--- start ---
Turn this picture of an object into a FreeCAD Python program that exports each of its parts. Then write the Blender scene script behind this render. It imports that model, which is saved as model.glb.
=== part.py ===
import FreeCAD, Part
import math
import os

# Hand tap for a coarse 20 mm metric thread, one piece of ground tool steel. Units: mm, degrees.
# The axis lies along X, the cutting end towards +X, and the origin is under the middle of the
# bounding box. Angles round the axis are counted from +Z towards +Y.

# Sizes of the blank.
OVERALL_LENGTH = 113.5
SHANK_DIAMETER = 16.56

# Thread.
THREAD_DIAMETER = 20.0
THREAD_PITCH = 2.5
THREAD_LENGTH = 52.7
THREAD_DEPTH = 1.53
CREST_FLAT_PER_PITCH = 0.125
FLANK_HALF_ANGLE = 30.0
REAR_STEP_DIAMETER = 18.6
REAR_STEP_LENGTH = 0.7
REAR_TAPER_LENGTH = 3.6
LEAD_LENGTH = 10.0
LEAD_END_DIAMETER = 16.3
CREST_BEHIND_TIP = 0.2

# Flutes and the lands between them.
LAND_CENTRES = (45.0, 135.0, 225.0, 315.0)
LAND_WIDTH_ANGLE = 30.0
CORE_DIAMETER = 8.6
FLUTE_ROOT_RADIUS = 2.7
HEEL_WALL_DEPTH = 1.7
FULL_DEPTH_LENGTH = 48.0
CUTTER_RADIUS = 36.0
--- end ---
--- start ---
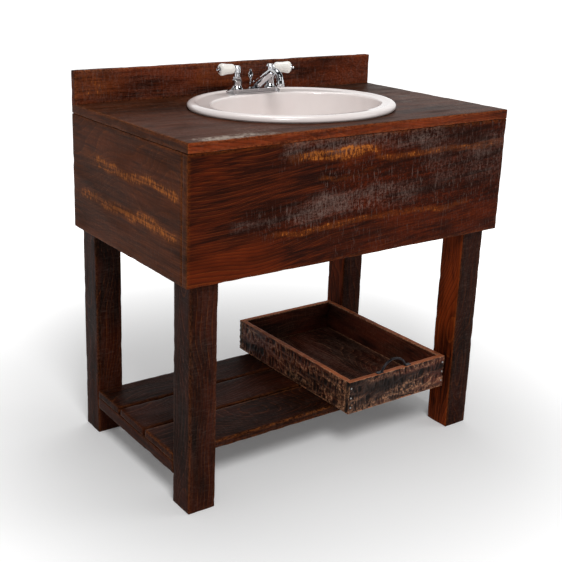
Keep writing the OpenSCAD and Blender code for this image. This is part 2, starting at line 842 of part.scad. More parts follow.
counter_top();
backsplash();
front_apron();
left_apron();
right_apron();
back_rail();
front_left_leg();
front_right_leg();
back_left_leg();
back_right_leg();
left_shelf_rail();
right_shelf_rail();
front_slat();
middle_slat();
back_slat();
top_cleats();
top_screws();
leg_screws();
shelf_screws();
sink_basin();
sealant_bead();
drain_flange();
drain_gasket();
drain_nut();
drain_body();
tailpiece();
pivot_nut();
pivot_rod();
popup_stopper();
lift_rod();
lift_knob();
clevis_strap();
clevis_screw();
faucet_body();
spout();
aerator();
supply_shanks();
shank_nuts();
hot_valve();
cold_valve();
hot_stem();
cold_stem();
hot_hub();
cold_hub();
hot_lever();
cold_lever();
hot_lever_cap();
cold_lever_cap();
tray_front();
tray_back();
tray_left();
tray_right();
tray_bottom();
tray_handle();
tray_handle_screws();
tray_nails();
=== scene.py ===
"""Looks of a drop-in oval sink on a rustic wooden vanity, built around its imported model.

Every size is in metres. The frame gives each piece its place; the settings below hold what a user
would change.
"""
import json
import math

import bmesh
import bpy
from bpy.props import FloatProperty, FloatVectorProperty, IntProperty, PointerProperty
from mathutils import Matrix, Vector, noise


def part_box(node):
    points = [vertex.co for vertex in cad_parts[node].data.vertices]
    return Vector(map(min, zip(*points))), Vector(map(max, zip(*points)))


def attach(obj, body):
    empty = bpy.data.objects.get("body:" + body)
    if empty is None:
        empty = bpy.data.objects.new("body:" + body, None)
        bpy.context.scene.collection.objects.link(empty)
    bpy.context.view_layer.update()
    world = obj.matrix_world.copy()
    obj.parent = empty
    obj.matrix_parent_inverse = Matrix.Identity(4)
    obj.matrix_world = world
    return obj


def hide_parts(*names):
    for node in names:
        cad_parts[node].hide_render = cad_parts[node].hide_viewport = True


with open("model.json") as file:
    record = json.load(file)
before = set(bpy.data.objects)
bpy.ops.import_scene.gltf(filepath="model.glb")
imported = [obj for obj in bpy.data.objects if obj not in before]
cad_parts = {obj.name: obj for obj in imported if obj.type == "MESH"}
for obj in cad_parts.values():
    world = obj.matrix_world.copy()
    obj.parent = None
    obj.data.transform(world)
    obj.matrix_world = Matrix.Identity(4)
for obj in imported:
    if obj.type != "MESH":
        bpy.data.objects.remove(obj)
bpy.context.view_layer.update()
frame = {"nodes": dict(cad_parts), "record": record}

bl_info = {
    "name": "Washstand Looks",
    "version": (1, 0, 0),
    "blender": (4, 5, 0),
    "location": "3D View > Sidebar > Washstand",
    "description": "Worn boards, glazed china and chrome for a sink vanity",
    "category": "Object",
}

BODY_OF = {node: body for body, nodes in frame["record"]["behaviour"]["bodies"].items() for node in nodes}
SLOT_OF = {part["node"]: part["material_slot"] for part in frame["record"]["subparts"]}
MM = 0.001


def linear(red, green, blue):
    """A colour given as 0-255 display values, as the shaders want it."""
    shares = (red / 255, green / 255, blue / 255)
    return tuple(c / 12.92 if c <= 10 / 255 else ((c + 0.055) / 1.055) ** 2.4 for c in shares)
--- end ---
◆ **Task objective**:
Lines of the material that contain the word "context" are to be gathered.

◆ **Response**:
        bpy.context.scene.collection.objects.link(empty)
    bpy.context.view_layer.update()
bpy.context.view_layer.update()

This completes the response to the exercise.